> **Collected material**
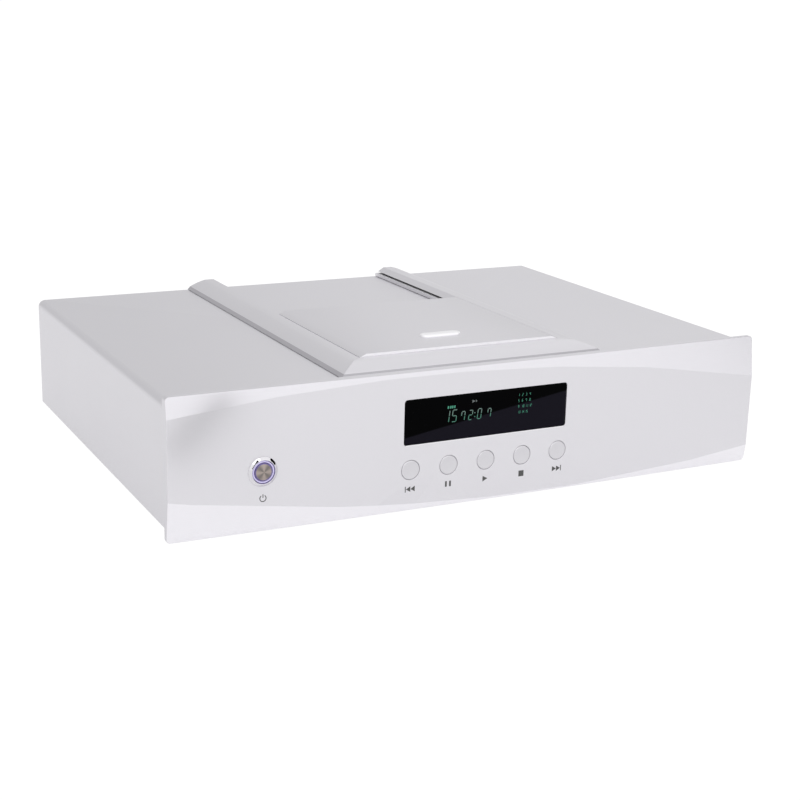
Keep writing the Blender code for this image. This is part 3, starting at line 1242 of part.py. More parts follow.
def main():
    clear_scene()
    shop = Workshop()
    build_front_panel(shop)
    build_display(shop)
    build_buttons(shop)
    build_front_board(shop)
    build_power_switch(shop)
    build_main_cover(shop)
    build_base_plate(shop)
    build_front_sub_panel(shop)
    build_rear_panel(shop)
    build_feet(shop)
    build_rail(shop, "left_guide_rail", -1)
    build_rail(shop, "right_guide_rail", 1)
    build_front_bar(shop)
    build_lid(shop)
    build_disc_well(shop)
    build_turntable(shop)
    build_transport_chassis(shop)
    build_dampers(shop)
    build_rods(shop)
    build_sled(shop)
    build_gears(shop)
    build_transformer(shop)
    build_boards(shop)
    build_heat_sink(shop)
    build_jacks(shop)
    build_inlet(shop)


main()
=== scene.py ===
"""Dressed model of a top-loading disc player with a lid that slides between two rails.

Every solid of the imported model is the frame. A class for each sub-assembly shows the solid with its own
finish, or puts a finer piece in its place, and adds the prints, lit figures and screws that sit on it.
"""

import json
import logging
from dataclasses import dataclass, field, replace
from enum import Enum
from math import cos, radians, sin
from typing import ClassVar

import bmesh
import bpy
import numpy as np
from mathutils import Matrix, Vector


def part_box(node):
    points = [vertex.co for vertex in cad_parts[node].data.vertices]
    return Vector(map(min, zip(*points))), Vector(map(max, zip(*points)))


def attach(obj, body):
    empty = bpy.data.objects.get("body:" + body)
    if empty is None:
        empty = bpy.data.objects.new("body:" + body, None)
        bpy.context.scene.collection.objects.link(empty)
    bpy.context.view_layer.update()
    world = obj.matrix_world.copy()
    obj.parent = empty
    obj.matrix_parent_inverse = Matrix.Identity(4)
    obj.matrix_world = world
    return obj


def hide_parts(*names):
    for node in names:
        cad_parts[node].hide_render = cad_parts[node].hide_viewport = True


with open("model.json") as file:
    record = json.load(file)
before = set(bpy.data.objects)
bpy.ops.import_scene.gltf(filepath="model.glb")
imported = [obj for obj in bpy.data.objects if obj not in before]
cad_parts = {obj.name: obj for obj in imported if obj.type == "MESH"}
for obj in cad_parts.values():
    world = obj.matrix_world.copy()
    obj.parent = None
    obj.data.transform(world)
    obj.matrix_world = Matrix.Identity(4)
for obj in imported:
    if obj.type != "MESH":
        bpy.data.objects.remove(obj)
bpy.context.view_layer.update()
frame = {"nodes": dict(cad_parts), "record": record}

LOG = logging.getLogger("disc_player")
MM = 0.001
TURN = 2.0 * np.pi
ROOT = "player"
SLOT_OF = {row["node"]: row["material_slot"] for row in frame["record"]["subparts"]}
BODY_OF = {node: body for body, nodes in frame["record"]["behaviour"]["bodies"].items() for node in nodes}

Colour = tuple[float, float, float]
Pair = tuple[float, float]
Triple = tuple[float, float, float]
Socket = bpy.types.NodeSocket
Surface = tuple[np.ndarray, np.ndarray]
Box = tuple[Vector, Vector]


# Finishes

BRUSH_STRETCH = (0.02, 1.0, 1.0)
CLOUD_SCALE = 14.0
COAT_ROUGHNESS = 0.05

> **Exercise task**
Within the listing above, locate the line containing "build_power_switch(shop)" and the line containing "from mathutils import Matrix, Vector". Reproduce those two lines and all lines between them exactly, with nothing added.

> **Reply to the exercise**
    build_power_switch(shop)
    build_main_cover(shop)
    build_base_plate(shop)
    build_front_sub_panel(shop)
    build_rear_panel(shop)
    build_feet(shop)
    build_rail(shop, "left_guide_rail", -1)
    build_rail(shop, "right_guide_rail", 1)
    build_front_bar(shop)
    build_lid(shop)
    build_disc_well(shop)
    build_turntable(shop)
    build_transport_chassis(shop)
    build_dampers(shop)
    build_rods(shop)
    build_sled(shop)
    build_gears(shop)
    build_transformer(shop)
    build_boards(shop)
    build_heat_sink(shop)
    build_jacks(shop)
    build_inlet(shop)


main()
=== scene.py ===
"""Dressed model of a top-loading disc player with a lid that slides between two rails.

Every solid of the imported model is the frame. A class for each sub-assembly shows the solid with its own
finish, or puts a finer piece in its place, and adds the prints, lit figures and screws that sit on it.
"""

import json
import logging
from dataclasses import dataclass, field, replace
from enum import Enum
from math import cos, radians, sin
from typing import ClassVar

import bmesh
import bpy
import numpy as np
from mathutils import Matrix, Vector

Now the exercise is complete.